Assim, vai questionar tanto a forma como era tratado pelos amigos da padaria, como também a visão que o cientista-chefe da experiência tem do antigo Charlie: uma não-pessoa cuja existência só ganha sentido na medida em que proporciona a “criação” do novo Charlie. Além disso, ele também será surpreendido pelo fato de que não existe certeza se os efeitos da cirurgia serão permanentes.
A narrativa é contada inicialmente em primeira pessoa, pelo protagonista, por meio dos “relatórios de progresso” que ele é levado a escrever desde o início de sua participação na experiência. Com o passar do tempo e com a evolução de Charlie, ele se sente tão diferente da pessoa que foi que frequentemente se refere ao seu eu do passado como se fosse um outro – é quanto o foco narrativo varia para a terceira pessoa.

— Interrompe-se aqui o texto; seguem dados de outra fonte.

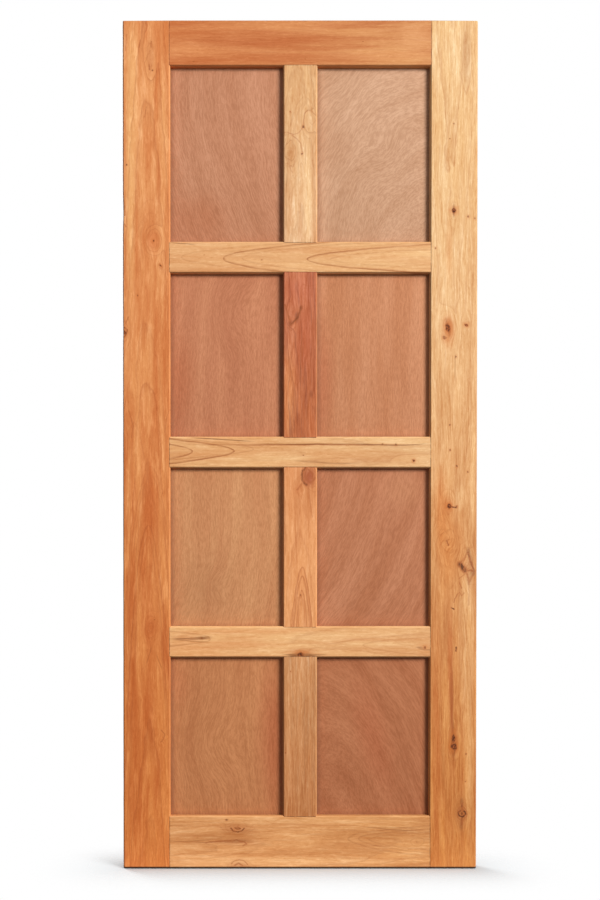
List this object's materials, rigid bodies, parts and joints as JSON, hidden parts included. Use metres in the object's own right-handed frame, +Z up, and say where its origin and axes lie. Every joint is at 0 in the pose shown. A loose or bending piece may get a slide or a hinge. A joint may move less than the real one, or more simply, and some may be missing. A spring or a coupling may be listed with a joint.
{
  "type": "panelled door leaf",
  "caption": "Solid timber front door leaf with stiles, rails and muntins around rows of paired flat recessed panels, clear finished and without hardware.",
  "frame": {"origin": "centre of the leaf's bottom edge, midway through its thickness and its width", "axes": "+Z up along the stiles, +X across the leaf towards the right stile as seen from the front, the front face looks along -Y"},
  "size_m": [0.85, 0.044, 2.032],
  "materials": {
    "orange_timber": "clear satin varnish over planed timber",
    "pale_timber": "clear satin varnish over planed timber",
    "salmon_timber": "clear satin varnish over planed timber",
    "tan_timber": "clear satin varnish over planed timber",
    "red_timber": "clear satin varnish over planed timber",
    "plywood": "thin clear coat, satin, rotary-cut face veneer",
    "wedge_timber": "clear satin varnish over planed timber"
  },
  "bodies": {
    "root": {"left_stile": "orange_timber", "right_stile": "pale_timber", "top_rail": "salmon_timber", "upper_cross_rail": "pale_timber", "middle_cross_rail": "pale_timber", "lower_cross_rail": "pale_timber", "bottom_rail": "tan_timber", "top_muntin": "pale_timber", "upper_muntin": "red_timber", "lower_muntin": "orange_timber", "bottom_muntin": "tan_timber", "top_left_panel": "plywood", "top_right_panel": "plywood", "upper_left_panel": "plywood", "upper_right_panel": "plywood", "lower_left_panel": "plywood", "lower_right_panel": "plywood", "bottom_left_panel": "plywood", "bottom_right_panel": "plywood", "top_rail_left_upper_wedge": "wedge_timber", "top_rail_left_lower_wedge": "wedge_timber", "top_rail_right_upper_wedge": "wedge_timber", "top_rail_right_lower_wedge": "wedge_timber", "upper_cross_rail_left_upper_wedge": "wedge_timber", "upper_cross_rail_left_lower_wedge": "wedge_timber", "upper_cross_rail_right_upper_wedge": "wedge_timber", "upper_cross_rail_right_lower_wedge": "wedge_timber", "middle_cross_rail_left_upper_wedge": "wedge_timber", "middle_cross_rail_left_lower_wedge": "wedge_timber", "middle_cross_rail_right_upper_wedge": "wedge_timber", "middle_cross_rail_right_lower_wedge": "wedge_timber", "lower_cross_rail_left_upper_wedge": "wedge_timber", "lower_cross_rail_left_lower_wedge": "wedge_timber", "lower_cross_rail_right_upper_wedge": "wedge_timber", "lower_cross_rail_right_lower_wedge": "wedge_timber", "bottom_rail_left_upper_wedge": "wedge_timber", "bottom_rail_left_lower_wedge": "wedge_timber", "bottom_rail_right_upper_wedge": "wedge_timber", "bottom_rail_right_lower_wedge": "wedge_timber"}
  },
  "joints": []
}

O passado, aliás, tem uma grande importância no romance, porque Charlie realiza um esforço constante para desbloquear suas memórias e, quando consegue, o faz com a clareza que suas novas e especiais capacidades cognitivas permitem. Sua insistência para isso está relacionada à busca por autoconhecimento. É que, apesar da distância que sente de si mesmo no passado, ele sabe que só conseguirá superar suas dificuldades emocionais se conseguir reconstituir sua história e mudar a maneira – consciente ou inconsciente – como lida com ela.
Em uma primeira camada, é claro que Daniel Keyes tematiza a questão da inserção social das pessoas portadoras de deficiências. O que, por si mesmo, já é um mérito, ainda mais quando se tem em vista que o romance teve sua primeira edição publicada, nos EUA, em 1968 (e de lá pra cá se tornou um clássico contemporâneo de sci-fi). Mas Flores para Algernon também discute, por exemplo, a questão da ética na ciência, a capacidade e a necessidade do perdão e a aceitação do diferente.

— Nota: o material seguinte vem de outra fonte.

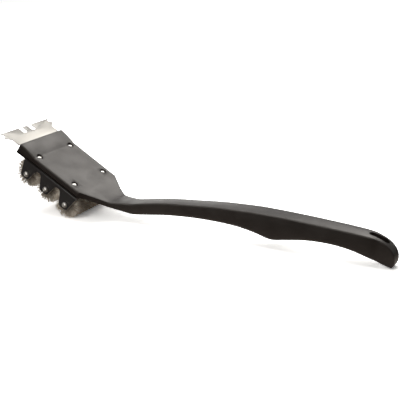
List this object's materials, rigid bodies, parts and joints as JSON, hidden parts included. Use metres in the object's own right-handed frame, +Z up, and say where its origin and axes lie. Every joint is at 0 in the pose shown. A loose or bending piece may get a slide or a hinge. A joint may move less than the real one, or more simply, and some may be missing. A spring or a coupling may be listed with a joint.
{
  "type": "grill cleaning brush",
  "caption": "Long-handled grill brush: wide black head with crosswise rolls of steel bristles in a lugged channel, a flat notched scraper blade, and an arched grip with a hang slot.",
  "frame": {"origin": "middle of the footprint, on the flat surface that the brush lies on", "axes": "+X from the scraper blade to the end of the grip, +Y across the head to the left of someone looking along +X, +Z up; the XZ plane is the plane of symmetry"},
  "size_m": [0.414, 0.0784, 0.0843],
  "materials": {
    "black_plastic": "satin black moulded polypropylene with a fine spark-eroded grain",
    "tray_plastic": "satin black moulding, a little duller than the handle",
    "coated_steel": "black coated sheet steel with bright sheared edges",
    "blade_steel": "fine brushed stainless sheet",
    "bristle_steel": "crimped stainless bristle wire",
    "wire_steel": "drawn steel wire",
    "bright_steel": "bright pressed steel"
  },
  "bodies": {
    "root": {"handle": "black_plastic", "scraper_blade": "blade_steel", "brush_tray": "tray_plastic", "roll_bracket": "coated_steel", "bristle_roll_front": "bristle_steel", "bristle_roll_middle": "bristle_steel", "bristle_roll_rear": "bristle_steel", "stem_wire_front_a": "wire_steel", "stem_wire_front_b": "wire_steel", "stem_wire_middle_a": "wire_steel", "stem_wire_middle_b": "wire_steel", "stem_wire_rear_a": "wire_steel", "stem_wire_rear_b": "wire_steel", "end_cap_front_left": "bright_steel", "end_cap_front_right": "bright_steel", "end_cap_middle_left": "bright_steel", "end_cap_middle_right": "bright_steel", "end_cap_rear_left": "bright_steel", "end_cap_rear_right": "bright_steel", "rivet_front_left": "bright_steel", "rivet_front_right": "bright_steel", "rivet_rear_left": "bright_steel", "rivet_rear_right": "bright_steel"}
  },
  "joints": []
}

E o romance ainda vai além disso, já que a busca por conhecimento e autoconhecimento empreendida por Charlie pode ser vista de modo ainda mais abrangente. A jornada do personagem nesse extraordinário livro não deixa de ser uma emocionante metáfora da história de ascensão e queda que a vida de qualquer ser humano está inevitavelmente submetida.